A number of major online hotel retailers were found to be engaging in predatory tactics overseas.

Recent action to stamp out unscrupulous activity by six Online Travel Agencies (OTAs) by the United Kingdom’s Competition & Markets Authority has been praised by Tourism Accommodation Australia, who called for similar actions to be adopted globally.

The six OTAs – Expedia, Hotels.com, Booking.com, Trivago, Agoda and ebookers – were investigated thoroughly, with most found to be engaging in practices including hidden charges, pressure selling, deceptive conduct and a number of other misleading actions against consumers. All six have agreed to make their operations more transparent via a range of measures.

These included actions to stop giving false representations of the popularity of a room by stating there was only a few rooms still available. Deceptive conduct included marking up a room rate to give the impression discounts on offer were larger than what was actually the case.

The UK regulator also found some of the OTAs were comparing luxury rooms with more standard room types to give the impression what was being booked was actually a higher standard than what was being provided or delivered. OTAs were also found to not be disclosing ‘resort fees’ in room prices and instead adding these charges at the end of the booking. In some cases, the amount charged to consumers was up to 73 per cent higher than the advertised rate.

TAA Chief Executive Carol Giuseppi praised the UK competition regulator for its action, saying that tactics such as ‘bait and switch’, discount claims and hidden fees had no place in the accommodation sector.

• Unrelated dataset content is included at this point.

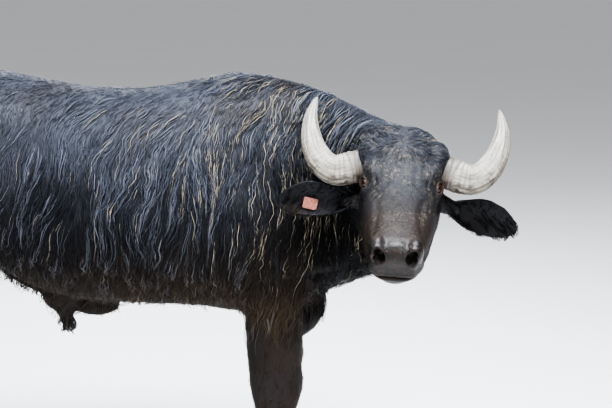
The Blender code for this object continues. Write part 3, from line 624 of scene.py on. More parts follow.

“Unfortunately, they have been common worldwide and we believe the CMA action should be adopted globally. In Australia, the ACCC is testing the case on misleading advertising by instituting proceedings in the Federal Court against Trivago – and we await further action on the broader issues.”

Giuseppi added that while the action is commendable, the lack of formal legal action means it will be difficult to enforce compliance long-term and it is presently unclear exactly how this will happen.